On her literary influences: "Dickens and Mary Renault. I know it's an unlikely combination. I think Dickens is the master of creating characters with whom we can sympathise. Remember when the captain was bringing over installments of 'The Old Curiosity Shop' on the ship from England to New York, and he shouted to the people on the wharf that Little Nell was dead - they tore the wharf to pieces?" She laughs brightly. "in Mary Renault's 'The Persian Boy' she created characters with whom I become very deeply involved.

"A great deal of fiction is being writen today where nobody in it is worth caring about; the writer is not only asking you not to become involved, he is asking you to hate the character of have the same attitude of cynicism that he has. I frankly think that kind of writing is limited.

"What Shakespeare, Virgina Woolf and Hemingway all have in common is that they all had a tremendous compassion and love for their characters. I had a quote from Tolstoy on my buletin board which said, 'The measure of any author's popularity will be the love he gives to his created characters.' I think that kind of writer to me is the greater writer. The smaller writer is one who exposes people as beasts, as cynical. Great writers have created major characters larger than life, Shakespeare has too much compassion and love for the human spirit not to explore that character and bring out something in it.

"ONE OF MY HOPES with regard to the film of Interview With the Vampire is that the actor who is chosen as Louis will quickly get the sympathy of the audience and hold that sympathy. You have to be able to forgive Louis over and over for what he does."

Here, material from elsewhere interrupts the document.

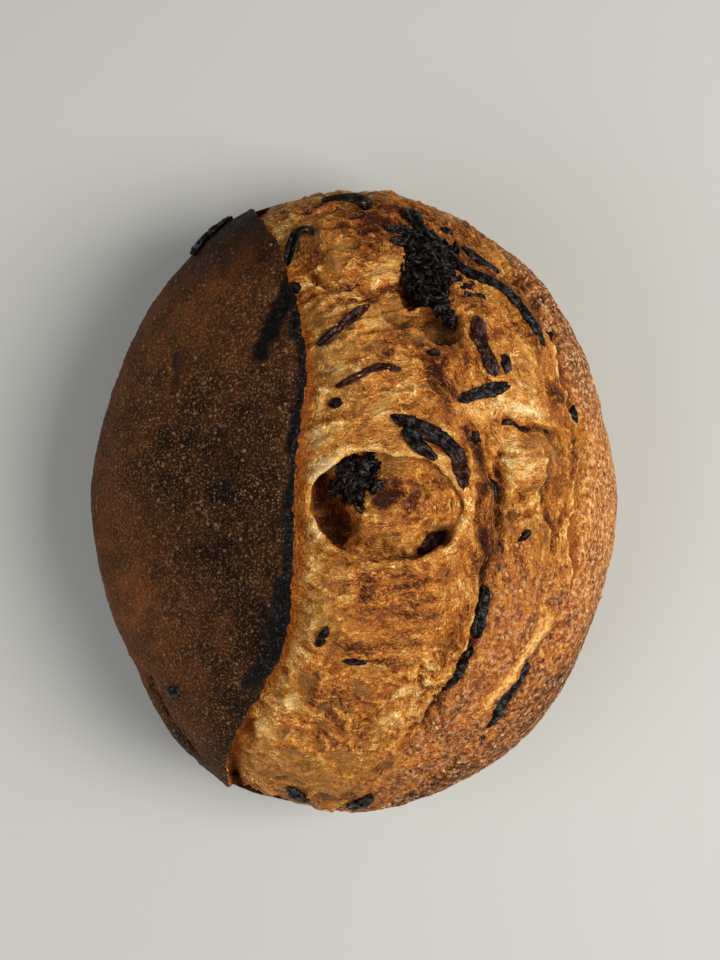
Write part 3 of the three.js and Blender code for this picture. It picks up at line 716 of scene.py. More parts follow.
# Sheets: the crumb is a foam of stretched bubbles. Their walls stand up as thin webs.
SHEETS = (
    (4, 46, 24, 26, -18, 1), (-8, -70, 30, 24, -30, 1), (-8, -32, 12, 12, 0, 1),
    (0, 86, 24, 14, 0, 0.7), (57, 6, 11, 24, 0, 0.6),
)
turned_x = -0.37 * WX + 0.93 * WY
turned_y = 0.93 * WX + 0.37 * WY
_, across_edge, across_lot = nearest_spots(WX / 1.7, WY + 0.12 * WX, 6.2, 3)
_, slant_edge, slant_lot = nearest_spots(turned_x / 1.7, turned_y, 5, 8)
drawn_across = smooth(read_grid(grid_c, X, Y), -0.4, 0.2)


def by_lie(across, slant):
    """Of two patterns, the one that lies as the fibres do."""
    return drawn_across * across + (1 - drawn_across) * slant


webs = by_lie(bell(across_edge, 0.1), bell(slant_edge, 0.1))
bubble = by_lie(np.minimum(across_edge, 0.6), np.minimum(slant_edge, 0.6))
bubble_lot = np.where(drawn_across > 0.5, across_lot, slant_lot)
sheeted = np.zeros_like(X)
for *spot, most in SHEETS:
    sheeted = np.maximum(sheeted, most * patch(spot, 2))
sheeted = (0.22 + 0.78 * sheeted) * torn * (1 - 0.7 * in_crater)
webs = webs * sheeted
bubble_clear = sheeted * smooth(bubble_lot, 0.3, 0.9) * smooth(bubble, 0.0, 0.55)

large_pit = nearest_spots(turned_x / 1.5, turned_y, 2.9, 5)[0]
small_pit = nearest_spots(turned_x / 1.3, turned_y, 1.7, 40)[0]
hole = np.maximum(0, 0.56 - large_pit) + 0.5 * np.maximum(0, 0.48 - small_pit)
pit_rim = bell(large_pit - 0.62, 0.09)


def folded(x, y, level):
    """Folds with crisp crests at 1 and wide valleys."""
    return 1 - 2.2 * np.abs(noise(x, y, level))


strand_ridges = 0.75 * bell(broad, 0.45) + 0.5 * bell(thin, 0.5)
smoother = 1 - 0.65 * bubble_clear
relief += torn * smoother * (0.5 * strand_ridges + 0.3 * broad + 0.12 * thin + 0.22 * fine)
relief += torn * 0.35 * blotch
crests = by_lie(folded(WX / 7, WY / 2.5, 41.7), folded(turned_x / 7, turned_y / 2.5, 43.9))
crests = crests * (1 - in_crater) + in_crater * folded(X / 3.6, Y / 3.0, 27.3)
relief += torn * smoother * (0.72 - 0.42 * pitted) * crests
bake_and_shade -= torn * smoother * 0.12 * crests
swollen = np.where(bubble_lot > 0.72, -0.8, 1)
relief += WEB_HEIGHT * webs - sheeted * BUBBLE_DEPTH * (bubble - 0.25) * swollen
relief -= torn * (1.5 * pitted + 0.6 * webbed + 0.1) * PIT_DEPTH * hole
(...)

The Rices are using their new income to travel. "We came to San Francisco in 1962 to live and go to school. (They met in high school in Richardson, Texas, and married when he was 18 and she was 19. Both later graduated with master's degrees from S.F, State.) "I was born in New Orleans, grew up there and what I saw in San Fransisco was another unique city that had a special flavour. I moved to Berkeley for the sunshine and big trees, so I could lie on the grass in the sun and read."